[Records with modeling code]
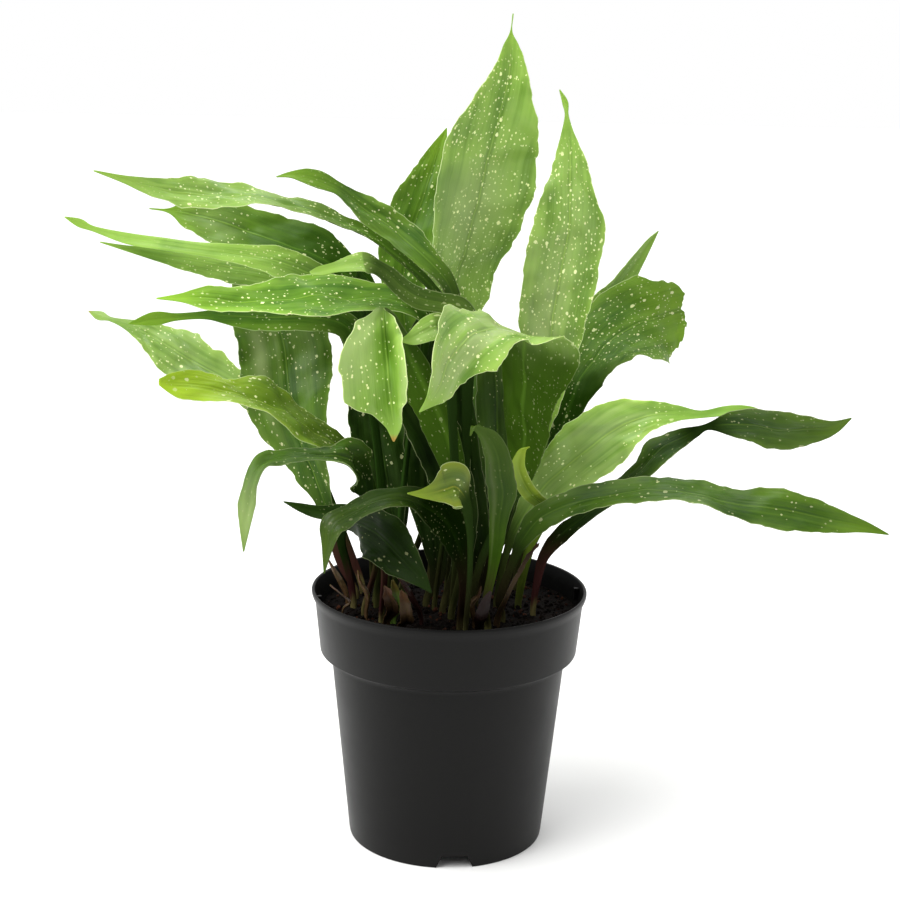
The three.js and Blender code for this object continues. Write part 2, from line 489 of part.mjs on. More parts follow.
// Stations are split into a path, half-widths and turns, after two that stand in the compost.
function prepare(leaf) {
  const [x, y] = leaf.root;
  const turn = leaf.stations[0][4];
  const all = [
    [x, y, stemFoot, stemHalfWidth, turn],
    [x, y, stemCollar, stemHalfWidth, turn],
    ...leaf.stations,
  ];
  const column = (i) => all.map((station) => station[i]);
  return {
    stem: stemThickness,
    ...leaf,
    path: [column(0), column(1), column(2)],
    widths: column(3),
    turns: column(4),
  };
}

function addMesh(parent, name, geometry, color, roughness) {
  const material = new THREE.MeshStandardMaterial({ color, roughness, metalness: 0 });
  const mesh = new THREE.Mesh(geometry, material);
  mesh.name = name;
  parent.add(mesh);
}

const plant = new THREE.Group();
const blades = [...leaves, ...shootsAndSheaths];
addMesh(plant, "pot", toGeometry(potSolid()), 0x1b1b1c, 0.55);
addMesh(plant, "compost", toGeometry(compostSolid(blades.map((leaf) => leaf.root))), 0x1c1310, 1);
for (const leaf of blades) {
  addMesh(plant, leaf.name, leafGeometry(prepare(leaf)), shades[leaf.shade], 0.5);
}

// The origin is the middle of the whole object's box, at the level of the pot's foot.
const middle = new THREE.Box3().setFromObject(plant).getCenter(new THREE.Vector3());
plant.position.set(-middle.x, -middle.y, 0);

const group = new THREE.Group();
group.add(plant);

export default group;
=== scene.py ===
import math

import bpy
import numpy as np
from mathutils import Matrix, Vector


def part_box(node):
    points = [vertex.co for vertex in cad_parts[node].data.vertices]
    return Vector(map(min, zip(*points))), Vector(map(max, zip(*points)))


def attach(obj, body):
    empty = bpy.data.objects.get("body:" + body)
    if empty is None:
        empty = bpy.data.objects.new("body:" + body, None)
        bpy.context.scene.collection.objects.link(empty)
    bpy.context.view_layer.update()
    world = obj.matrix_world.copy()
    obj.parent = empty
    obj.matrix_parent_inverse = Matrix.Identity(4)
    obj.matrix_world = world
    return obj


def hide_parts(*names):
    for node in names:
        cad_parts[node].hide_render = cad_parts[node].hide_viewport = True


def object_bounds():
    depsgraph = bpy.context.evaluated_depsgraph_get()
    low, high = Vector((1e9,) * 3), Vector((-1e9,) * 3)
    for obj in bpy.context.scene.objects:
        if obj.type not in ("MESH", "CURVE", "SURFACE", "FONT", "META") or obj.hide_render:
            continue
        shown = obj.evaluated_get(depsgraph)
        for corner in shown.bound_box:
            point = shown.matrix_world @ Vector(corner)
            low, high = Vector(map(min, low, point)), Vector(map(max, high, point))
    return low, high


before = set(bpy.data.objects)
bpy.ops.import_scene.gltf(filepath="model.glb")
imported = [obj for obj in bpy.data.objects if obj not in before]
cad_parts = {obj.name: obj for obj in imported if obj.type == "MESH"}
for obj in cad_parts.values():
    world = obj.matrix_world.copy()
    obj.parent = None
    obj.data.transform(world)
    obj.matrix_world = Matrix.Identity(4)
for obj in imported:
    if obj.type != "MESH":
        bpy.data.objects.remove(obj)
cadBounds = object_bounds()

mm = 0.001
potLow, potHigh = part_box("pot")
potAxis = np.array([(potLow.x + potHigh.x) / 2, (potLow.y + potHigh.y) / 2, 0.0])
print("frame loaded, pot axis at", potAxis.round(4))


class Wire:  # a node's socket that sums can be written with
    def __init__(self, tree, socket):
        self.tree = tree
        self.socket = socket

    def __add__(self, other):
        return self.tree.math("ADD", self, other)

    def __radd__(self, other):
        return self.tree.math("ADD", other, self)

    def __sub__(self, other):
        return self.tree.math("SUBTRACT", self, other)

    def __rsub__(self, other):
        return self.tree.math("SUBTRACT", other, self)

    def __mul__(self, other):
        return self.tree.math("MULTIPLY", self, other)

    def __rmul__(self, other):
        return self.tree.math("MULTIPLY", other, self)

    def __truediv__(self, other):
        return self.tree.math("DIVIDE", self, other)

    def __rtruediv__(self, other):
        return self.tree.math("DIVIDE", other, self)

    def __pow__(self, other):
        return self.tree.math("POWER", self, other)

    def __rpow__(self, other):
        return self.tree.math("POWER", other, self)

    def __abs__(self):
        return self.tree.math("ABSOLUTE", self)

    def least(self, other):
        return self.tree.math("MINIMUM", self, other)

    def most(self, other):
        return self.tree.math("MAXIMUM", self, other)

    def rise(self, low, high):  # 0 at low, 1 at high, smooth between; low may be the higher one
        return self.tree.node("ShaderNodeMapRange", {"interpolation_type": "SMOOTHSTEP"},
                              {"Value": self, "From Min": low, "From Max": high})

    def other(self, name):  # another output of the same node
        return Wire(self.tree, self.socket.node.outputs[name])


class Tree:  # builds a material's or a modifier's nodes
    def __init__(self, nodeTree):
        self.made = nodeTree

    def node(self, kind, settings=None, values=None, out=0):
        node = self.made.nodes.new(kind)
        for name, value in (settings or {}).items():
            setattr(node, name, value)
        for name, value in (values or {}).items():
            for item in value if isinstance(value, list) else [value]:
                if isinstance(item, Wire):
                    self.made.links.new(item.socket, node.inputs[name])
                else:
                    node.inputs[name].default_value = item
        return Wire(self, node.outputs[out]) if node.outputs else None

    def math(self, operation, first, second=0.0):
        return self.node("ShaderNodeMath", {"operation": operation}, {0: first, 1: second})

    def mix(self, factor, first, second):
        first, second = [(*c, 1) if isinstance(c, tuple) else c for c in (first, second)]
        return self.node("ShaderNodeMix", {"data_type": "RGBA"}, {0: factor, 6: first, 7: second}, out=2)

    def noise(self, place, scale, detail, rough=0.5, kind="3D"):
        return self.node("ShaderNodeTexNoise", {"noise_dimensions": kind},
                         {"Vector": place, "Scale": scale, "Detail": detail, "Roughness": rough})

    def stretched(self, place, scale):
        return self.node("ShaderNodeMapping", {}, {"Vector": place, "Scale": scale})

    def bump(self, strength, distance, height):
        return self.node("ShaderNodeBump", {}, {"Strength": strength, "Distance": distance,
                                                "Height": height})

    def attribute(self, name):
        return self.node("ShaderNodeAttribute", {"attribute_name": name}, out=2)

    def objectPlace(self):  # a piece's Object coordinates
        return self.node("ShaderNodeTexCoord", out=3)

    def vector(self, x, y, z):
        return self.node("ShaderNodeCombineXYZ", {}, {0: x, 1: y, 2: z})

    def parts(self, vector):
        split = self.node("ShaderNodeSeparateXYZ", {}, {0: vector})
        return [split.other(name) for name in "XYZ"]

    def moved(self, geometry, place, how="Position"):
        return self.node("GeometryNodeSetPosition", {}, {"Geometry": geometry, how: place})

    def real(self, instances):
        return self.node("GeometryNodeRealizeInstances", {}, {"Geometry": instances})

    def random(self, low, high, seed):
        return self.node("FunctionNodeRandomValue", {"data_type": "FLOAT"}, {2: low, 3: high, 8: seed},
                         out=1)


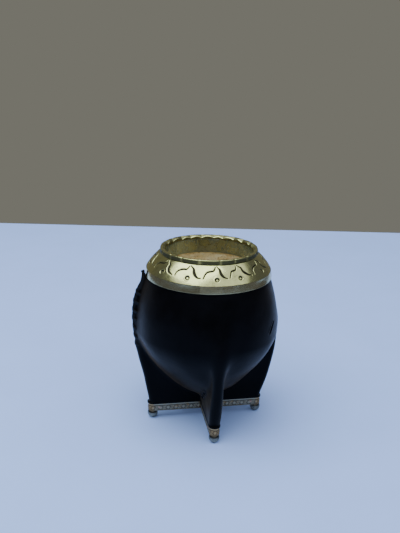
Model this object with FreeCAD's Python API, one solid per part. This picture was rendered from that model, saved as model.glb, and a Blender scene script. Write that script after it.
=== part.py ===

--- Written exercise ---
Above are the records; from them, give again exactly the lines from the one containing "the pot's foot." to the one containing "obj.matrix_parent_inverse = Matrix.Identity(4)", both lines included, and nothing more.

--- Correct output ---
// The origin is the middle of the whole object's box, at the level of the pot's foot.
const middle = new THREE.Box3().setFromObject(plant).getCenter(new THREE.Vector3());
plant.position.set(-middle.x, -middle.y, 0);

const group = new THREE.Group();
group.add(plant);

export default group;
=== scene.py ===
import math

import bpy
import numpy as np
from mathutils import Matrix, Vector


def part_box(node):
    points = [vertex.co for vertex in cad_parts[node].data.vertices]
    return Vector(map(min, zip(*points))), Vector(map(max, zip(*points)))


def attach(obj, body):
    empty = bpy.data.objects.get("body:" + body)
    if empty is None:
        empty = bpy.data.objects.new("body:" + body, None)
        bpy.context.scene.collection.objects.link(empty)
    bpy.context.view_layer.update()
    world = obj.matrix_world.copy()
    obj.parent = empty
    obj.matrix_parent_inverse = Matrix.Identity(4)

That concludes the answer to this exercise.